Mayer has won world titles in the super featherweight and now the welterweight division. Those are two vastly different weight classes and prove her fighting abilities are based on skill not power or size.

Coaching Mayer since amateurs remains Al Mitchell and now Kofi Jantuah who replaced Kay Koroma the current trainer for Sandy Ryan.

That was the reason drama ignited during their first battle. Then came someone tossing paint at Ryan the day of their first fight.

More drama.

During their first fight both battled to control the initiative with Mayer out-punching the British fighter by a slender margin. It was a back-and-forth struggle with each absorbing blows and retaliating immediately.

New York City got its money’s worth.

Ryan had risen to the elite level rapidly since losing to Erica Farias three years ago. Though she was physically bigger and younger, she was out-maneuvered and defeated by the wily veteran from Argentina. In the rematch, however, Ryan made adjustments and won convincingly.

Can she make adjustments from her defeat to Mayer?

“I wanted the rematch straight away,” said Ryan on social media. “I’ve come to America again.”

Both fighters have size and reach. In their first clash it was evident that conditioning was not a concern as blows were fired nonstop in bunches. Mayer had the number of punches landed advantage and it unfolded with the judges giving her a majority decision win.

That was six months ago. Can she repeat the outcome?

Mayer has always had boiler-oven intensity. It’s not fake. Since her amateur days the slender Southern California blonde changes disposition all the way to red when lacing up the gloves. It’s something that can’t be taught.

Can she draw enough of that fire out again?

“I didn’t have to give her this rematch. I could have just sat it out, waited for Lauren Price to unify and fought for undisputed or faced someone else,” said Mayer to BBC. “That’s not the fighter I am though.”

Co-Main in Las Vegas

The co-main event pits Brian Norman Jr. (26-0, 20 KOs) facing Puerto Rico’s Derrieck Cuevas (27-1-1, 19 KOs) in a contest for the WBO welterweight title.

Norman, 24, was last seen a year ago dissecting a very good welterweight in Giovani Santillan for a knockout win in San Diego. He showed speed, skill and power in defeating Santillan in his hometown.

Cuevas has beaten some solid veteran talent but this will be his big test against Norman and his first attempt at winning a world title.

Also on the Top Rank card will be Bruce “Shu Shu” Carrington and Emiliano Vargas, the son of Fernando Vargas, in separate bouts.

Golden Boy in Cancun

A rematch between undefeated William “Camaron” Zepeda (32-0, 27 KOs) and ex-champ Tevin Farmer (33-7-1, 8 KOs) headlines the lightweight match on Saturday March 29, at Cancun, Mexico.
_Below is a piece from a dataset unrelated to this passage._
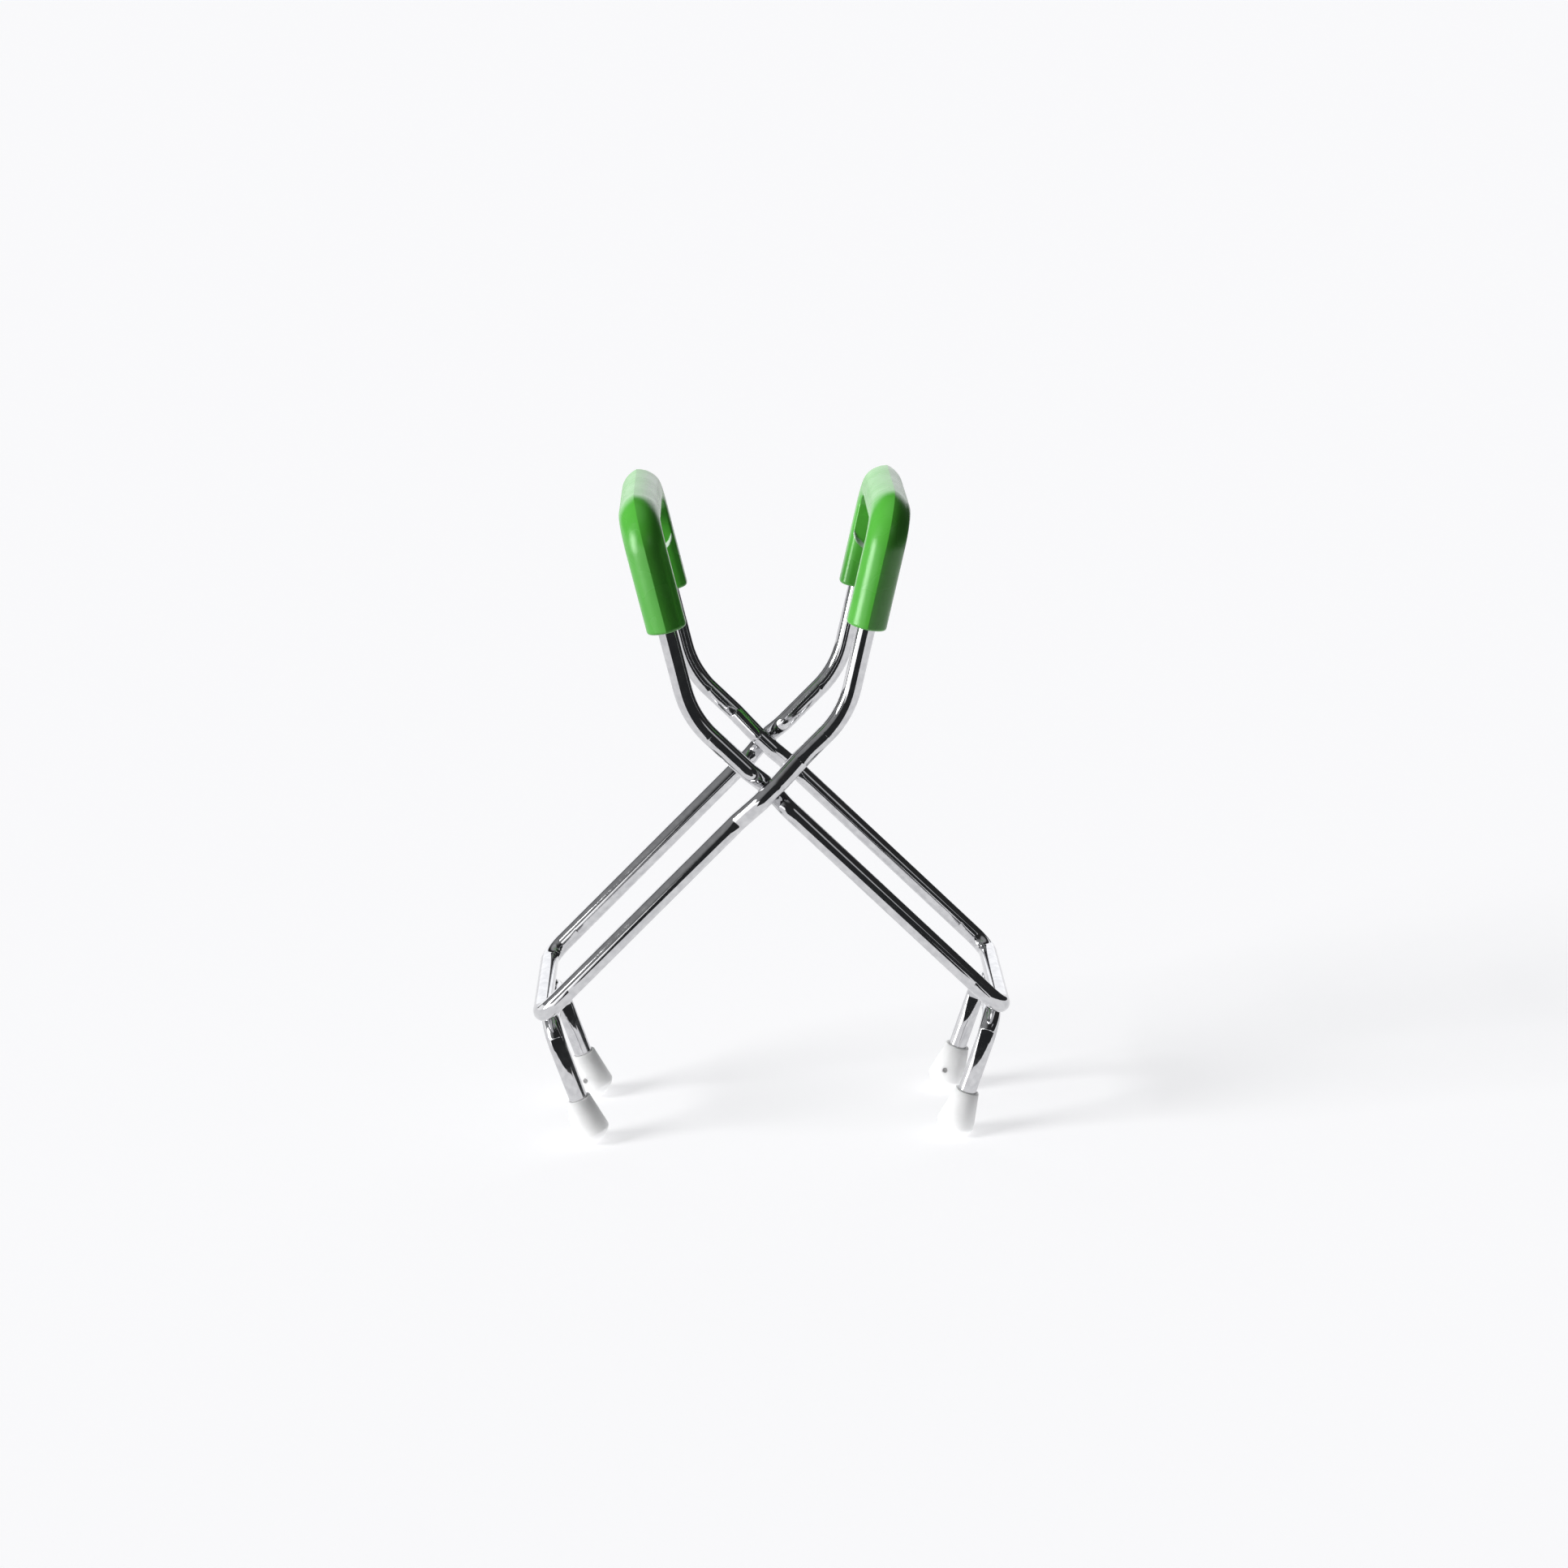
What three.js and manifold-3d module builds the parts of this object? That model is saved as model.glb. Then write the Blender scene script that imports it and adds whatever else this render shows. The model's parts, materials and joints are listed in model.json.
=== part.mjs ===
// Jar lifter: scissor tongs for lifting hot preserving jars out of their bath.
//
// Two closed loops of chromed wire cross at a pair of press-bent kinks, which are the
// pivot. Each loop carries a moulded grip over its top bar and a welded U-shaped leg
// bracket under its bottom bar, and each bracket's two legs end in rubber tips.
// The tongs stand open on their four tips.
//
// Millimetres, +Z up. Origin on the standing surface, midway between the four tips.
// +Y runs from the front crossing to the rear one, along the pivot axis. The outer
// frame has its handle at +X and its jaw at -X. The inner frame is the other way round.

import * as THREE from 'three';
import { mergeVertices } from 'three/addons/utils/BufferGeometryUtils.js';
import Module from 'manifold-3d';

const wasm = await Module();
wasm.setup();

// ---------------------------------------------------------------- driving dimensions

const WIRE_RADIUS = 2.75;
const CLEARANCE = 0.3; // kept between pieces that touch on the real object

// side profile, in the XZ plane
const PIVOT_HEIGHT = 109.2;
const ARM_ANGLE = 45; // degrees from the vertical
const UPPER_ARM = 31.4; // pivot to the handle bend
const LOWER_ARM = 94.8; // pivot to the bottom bar
const HANDLE_ANGLE = 13.1; // degrees from the vertical, leaning outwards
const HANDLE_LENGTH = 58.4; // handle bend to the top bar
const LEG_ANGLE = 18.5; // degrees from the vertical, leaning inwards

// loops, seen from the front and from above
const LOOP_HALF_WIDTH = 28.5; // middle plane to the wire's centre line
const TOP_CORNER_RADIUS = 9;
const HANDLE_BEND_RADIUS = 28;
const BOTTOM_CORNER_RADIUS = 6;
const JOINT_GAP = 1; // between the wire's two ends, hidden in the grip

// kinks at the two crossings, measured along the arm from the pivot
const KINK_OFFSET = WIRE_RADIUS + CLEARANCE / 2;
const KINK_RADIUS = 6;
const LONG_BOW = { flat: 3.4, reach: 12.6 };
const SHORT_DENT = { flat: 2.4, reach: 7.7 };

// leg brackets
const LEG_HALF_SPACING = 19.7;
const LEG_CORNER_RADIUS = 8;

// rubber tips, measured along the leg from the mouth down
const TIP_MOUTH_RADIUS = 3.6;
const TIP_WIDE_RADIUS = 5.65;
const TIP_CONE_LENGTH = 10.8;
const TIP_DOME_HEIGHT = 3.6;
const TIP_BORE_DEPTH = 9;
const TIP_FLAT_DEPTH = 0.3; // how far the dome is flattened where it stands

// grips, measured from the wire's centre line
const GRIP_HALF_THICKNESS = 5.7;
const GRIP_INNER_HALF = 5.4;
const GRIP_INNER_SQUARENESS = 3.5; // 2 would be an oval, more is nearer a rectangle
const GRIP_OUTER_HALF = 4.6;
const GRIP_RIDGE = 1.2; // how far the outer ridge stands above the oval
const GRIP_COVER = 4.1; // wire's centre line to the flat inner face
const GRIP_LEG_LENGTH = 32.5; // top bar's centre line to the lower end
const GRIP_LEDGE = 13.5; // top bar's centre line to where the flat starts to run out
const GRIP_LEDGE_DROP = 7; // how much lower the flat runs out in mid-face
const GRIP_LEDGE_RAMP = 1.3;

// facets
const WIRE_SIDES = 10;
const GRIP_SIDES = 16;
const TIP_SEGMENTS = 18;
const TIP_DOME_STEPS = 4;
const ARCH_CORNER_SEGMENTS = 4;
const SLOT_END_SEGMENTS = 8;
const BEND_STEP = 20; // degrees of bend for each step along a wire
const OVERCUT = 5; // how far a cutting solid runs past what it cuts

// ---------------------------------------------------------------- derived places

const radians = THREE.MathUtils.degToRad;

const armDirection = new THREE.Vector2(Math.sin(radians(ARM_ANGLE)), Math.cos(radians(ARM_ANGLE)));
const pivot = new THREE.Vector2(0, PIVOT_HEIGHT);
const handleBend = pivot.clone().addScaledVector(armDirection, UPPER_ARM);
const bottomBar = pivot.clone().addScaledVector(armDirection, -LOWER_ARM);
const topBar = handleBend.clone().add(
  new THREE.Vector2(Math.sin(radians(HANDLE_ANGLE)), Math.cos(radians(HANDLE_ANGLE)))
    .multiplyScalar(HANDLE_LENGTH),
);

const tipDomeRadius = (TIP_WIDE_RADIUS ** 2 + TIP_DOME_HEIGHT ** 2) / (2 * TIP_DOME_HEIGHT);
const tipLength = TIP_CONE_LENGTH + TIP_DOME_HEIGHT;
const domeCentreDrop = (bottomBar.y - tipDomeRadius + TIP_FLAT_DEPTH) / Math.cos(radians(LEG_ANGLE));
const tipMouthDrop = domeCentreDrop - (tipLength - tipDomeRadius);
const legEndDrop = tipMouthDrop + TIP_BORE_DEPTH - CLEARANCE;
const bracketBarDrop = 2 * WIRE_RADIUS + CLEARANCE;

// ---------------------------------------------------------------- materials

const chrome = new THREE.MeshStandardMaterial({ color: 0xd9dadd, metalness: 1, roughness: 0.08 });
const greenPlastic = new THREE.MeshStandardMaterial({ color: 0x2fa12c, metalness: 0, roughness: 0.28 });
const whiteRubber = new THREE.MeshStandardMaterial({ color: 0xeeeeec, metalness: 0, roughness: 0.55 });

// ---------------------------------------------------------------- bent wire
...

In their first encounter Zepeda was knocked down in the fourth round but rallied to win a split-decision over Farmer. It showed the flaws in Zepeda’s tornado style.
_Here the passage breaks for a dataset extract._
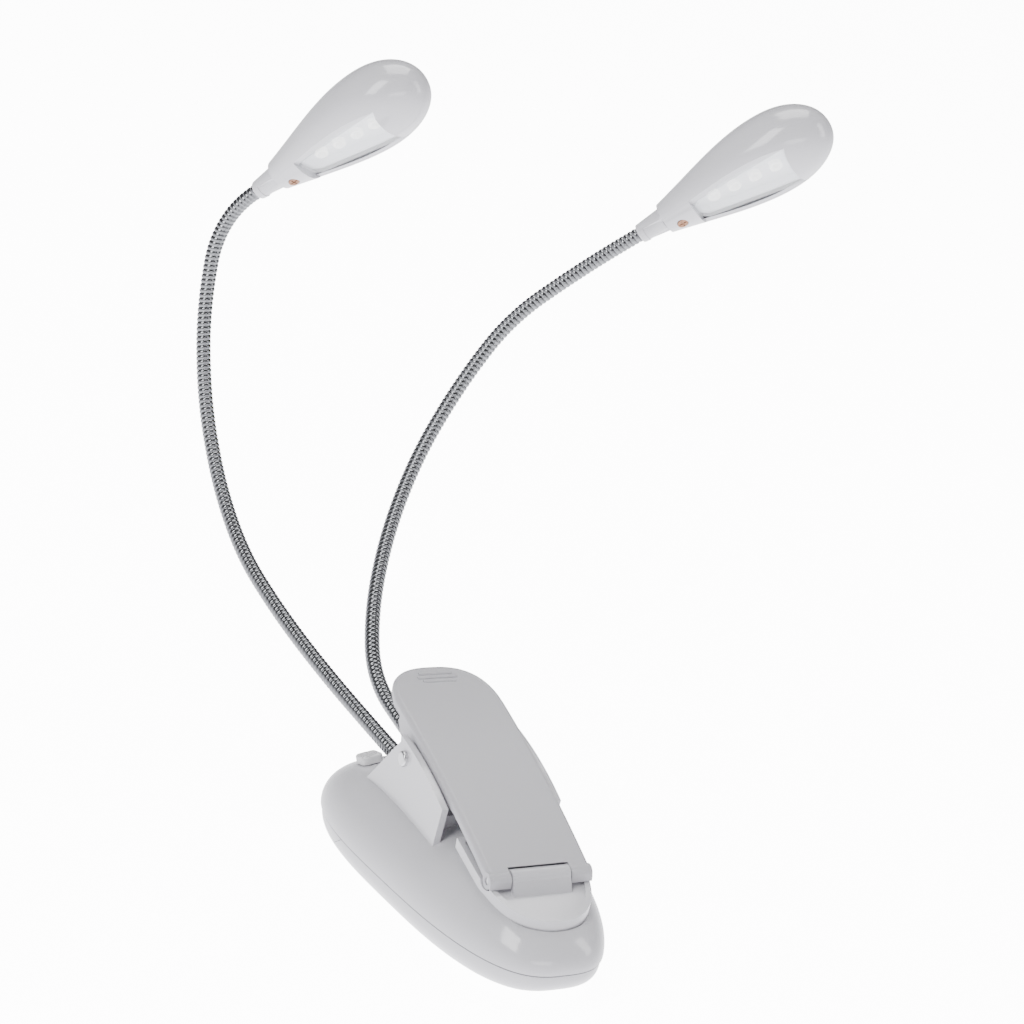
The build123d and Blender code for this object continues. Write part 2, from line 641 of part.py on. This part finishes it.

DAZN will stream the Golden Boy Promotions card that also includes a clash between Yokasta Valle the WBC minimumweight world titlist who is moving up to flyweight to face former flyweight champion Marlen Esparza.
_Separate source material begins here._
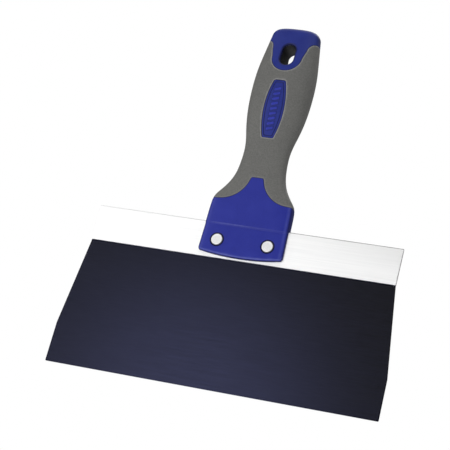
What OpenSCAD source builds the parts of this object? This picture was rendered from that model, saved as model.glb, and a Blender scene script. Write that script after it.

Both Valle and Esparza have fast hands.

Valle is excellent darting in and out while Esparza has learned how to fight inside. It’s a toss-up fight.

Fights to Watch

Fri. DAZN 12 p.m. Cameron Vuong (7-0) vs Jordan Flynn (11-0-1); Pat Brown (0-0) vs Federico Grandone (7-4-2).

Sat. DAZN 5 p.m. William Zepeda (32-0) vs Tevin Farmer (33-7-1); Yokasta Valle (32-3) vs Marlen Esparza (15-2).

Sat. ESPN 7 p.m. Mikaela Mayer (20-2) vs Sandy Ryan (7-2-1); Brian Norman Jr. (26-0) vs Derrieck Cuevas (27-1-1).